The Batman / Judge Dredd Files
The Batman / Judge Dredd Files
by John Wagner
Edition: Paperback

8 of 11 people found the following review helpful
4.0 out of 5 stars this is a review, 11 Dec 2004
As the first book of 2000 AD material licensed under DC Comics, The Batman/Judge Dredd Files is perhaps an obvious choice to introduce Dredd to an American audience, both by virtue of being tied into a familiar joint lead (face it, Batman is omnipresent) and featuring fully painted art the whole way through, marketing-wise it makes sense to offer these stories before delving into the old black and white stuff from the late 70's. That the stories are mostly quite good doesn't hurt, either.
The book is split into three parts;
1. Judgement Over Gotham
The first crossover- Batman is accidentally warped to Mega City One following an attack upon Gotham by Judge Death, who with the aid of The Scarecrow sets about bringing justice to Gotham (by killing everyone). Meanwhile, Batman is apprehended and sentenced by Dredd, but escapes back to Gotham with the help of PSI-Judge Anderson- but with both Dredd and the Mean Machine on the trail, can Death be stopped? With art by Simon Bisley (Slaine, Melting Pot, Lobo), an excellent dichtomy between the characters (Dredd and Batman are at once both similar and very different), and some very funny dialogue, this surely ranks as one of the most successful crossovers on record.
2. The Ultimate Riddle
The Riddler uses undisclosed methods to trap Batman in an inter-dimensional game of cat-and-mouse with seven of the multiverse's most powerful warriors- one of whom is Dredd. It soon becomes Dredd and Batman versus the other warriors, as Dredd refuses to kill an innocent man, and the two are forced to team up to stop the other warriors.
Frankly, it doesn't make that much sense, and mostly revolves around showing off what badasses the other warriors are. It's easily the weakest offering here, though I did like the designs for Yanok the Barbarian and Mekarnos.
3. Die Laughing
The Joker uses Judge Death's dimension jump belt to warp himself over to Mega City One, where he sets about freeing the Dark Judges from containment, joining them as Judge Joker and helping them infiltrate an isolationist hedonist colony. Art by Glenn Fabry (best known for painting covers for comics by Garth Ennis) and Jim Murray, this is a good crossover (and the longest in the book at two issues), but lacks the hate/hate dynamic between Dredd and Batman the first one had, and Joker doesn't really do much once he releases the Dark Judges- although the idea of partial dimension jumping is an interesting one. Credit must be given to Jim Murray- though he is not as well known as Fabry, his cartoony art is well suited to the interior of the Megasphere.
So, five stars for the first and third stories, and two for the second- I give this an average of four stars.

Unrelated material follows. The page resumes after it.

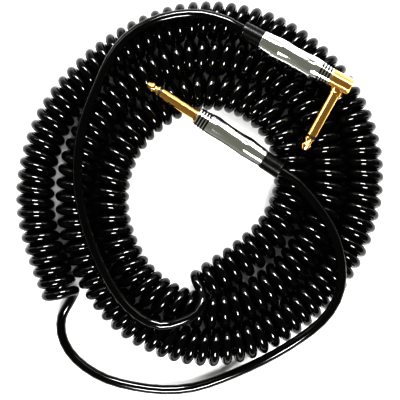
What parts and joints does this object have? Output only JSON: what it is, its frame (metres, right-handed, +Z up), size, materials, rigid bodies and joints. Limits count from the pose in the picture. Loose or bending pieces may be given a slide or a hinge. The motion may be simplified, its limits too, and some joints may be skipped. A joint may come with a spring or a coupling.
{
  "type": "coiled instrument cable",
  "caption": "Black curly instrument cable lying in loose laps, with a straight and a right-angle phone plug whose chrome barrels unscrew.",
  "frame": {"origin": "on the surface under the middle of the laps", "axes": "+Z up from the surface; the laps lie in the XY plane, the right-angle plug towards +X +Y"},
  "size_m": [0.2157, 0.2328, 0.0347],
  "materials": {
    "jacket": "glossy",
    "gold": "polished",
    "chrome": "polished",
    "boot": "satin",
    "insulator": "matte",
    "liner": "satin",
    "core_insulation": "satin",
    "copper": "bare wire",
    "tinned": "satin",
    "solder": "satin"
  },
  "bodies": {
    "cable": {"angled_core_insulation": "core_insulation", "angled_core_solder": "solder", "angled_core_wire": "copper", "angled_elbow_body": "gold", "angled_elbow_cap": "gold", "angled_ground_clamp": "tinned", "angled_inner_bush": "insulator", "angled_jacket_end": "jacket", "angled_lead": "jacket", "angled_lug_tube": "insulator", "angled_neck_ring": "gold", "angled_rod_spacer": "insulator", "angled_shield_solder": "solder", "angled_shield_tail": "copper", "angled_sleeve_contact": "gold", "angled_tip_contact": "gold", "angled_tip_lug": "tinned", "angled_tip_ring": "insulator", "curly_coil": "jacket", "straight_core_insulation": "core_insulation", "straight_core_solder": "solder", "straight_core_wire": "copper", "straight_ground_clamp": "tinned", "straight_inner_bush": "insulator", "straight_jacket_end": "jacket", "straight_lead": "jacket", "straight_rear_washer": "insulator", "straight_shield_solder": "solder", "straight_shield_tail": "copper", "straight_sleeve_contact": "gold", "straight_tip_contact": "gold", "straight_tip_lug": "tinned", "straight_tip_ring": "insulator"},
    "straight_boot_and_liner": {"straight_boot": "boot", "straight_liner": "liner"},
    "straight_barrel_shell": {"straight_barrel": "chrome"},
    "angled_boot_and_liner": {"angled_boot": "boot", "angled_liner": "liner"},
    "angled_barrel_shell": {"angled_barrel": "chrome"}
  },
  "joints": [
    {"name": "straight_barrel_travel", "type": "slide", "parent": "cable", "child": "straight_boot_and_liner", "axis": [0.8377, -0.5461, 0], "range_m": [0, 0.00601]},
    {"name": "straight_barrel_turn", "type": "hinge", "parent": "straight_boot_and_liner", "child": "straight_barrel_shell", "pos_m": [-0.00262, 0.03913, 0.0252], "axis": [0.8377, -0.5461, 0], "range_deg": [0, 2880]},
    {"name": "angled_barrel_travel", "type": "slide", "parent": "cable", "child": "angled_boot_and_liner", "axis": [-0.8763, 0.4818, 0], "range_m": [0, 0.00601]},
    {"name": "angled_barrel_turn", "type": "hinge", "parent": "angled_boot_and_liner", "child": "angled_barrel_shell", "pos_m": [0.07417, 0.06082, 0.028], "axis": [-0.8763, 0.4818, 0], "range_deg": [0, 2880]}
  ],
  "couplings": [
    {"joint": "straight_barrel_travel", "follows": "straight_barrel_turn", "m_per_rad": 0.00011937},
    {"joint": "angled_barrel_travel", "follows": "angled_barrel_turn", "m_per_rad": 0.00011937}
  ]
}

Sparks Urban Fairy Tales: An Urban Fairy Tale
Sparks Urban Fairy Tales: An Urban Fairy Tale
by Lawrence Marvit
Edition: Paperback

2 of 4 people found the following review helpful
5.0 out of 5 stars Sparks: An Urban Fairytale, 25 Aug 2004
Jo is a technically brilliant but near-asocial auto mechanic whose life is dominated by her father and personal isolation. One day, just for fun, she assembles a man out of old car pieces, then forgets about it- until he comes to life and follows her home. Named Galahad by the boy next door, he knows nothing of the world and it is up to Jo to teach him- but this education goes both ways as Jo realises more of her identity through his questioning and actions. Does this knight in shining armour have what it takes to help Jo out of the rut she's in?
The overall effect of the book is that of a coil being more and more tightly wound- while reading, you won't realise how tense the story is getting until the floodgates open in the final chapter. The story deals with bereavement, domestic violence and suicide, but also has plenty of lighter moments so it's not just a constant dirge.
If you like the other comic books Slave Labor Graphics put out, you'll probably enjoy Sparks. The price may be steep, but it's a thick book, and very good despite being a pretty much unknown quantity.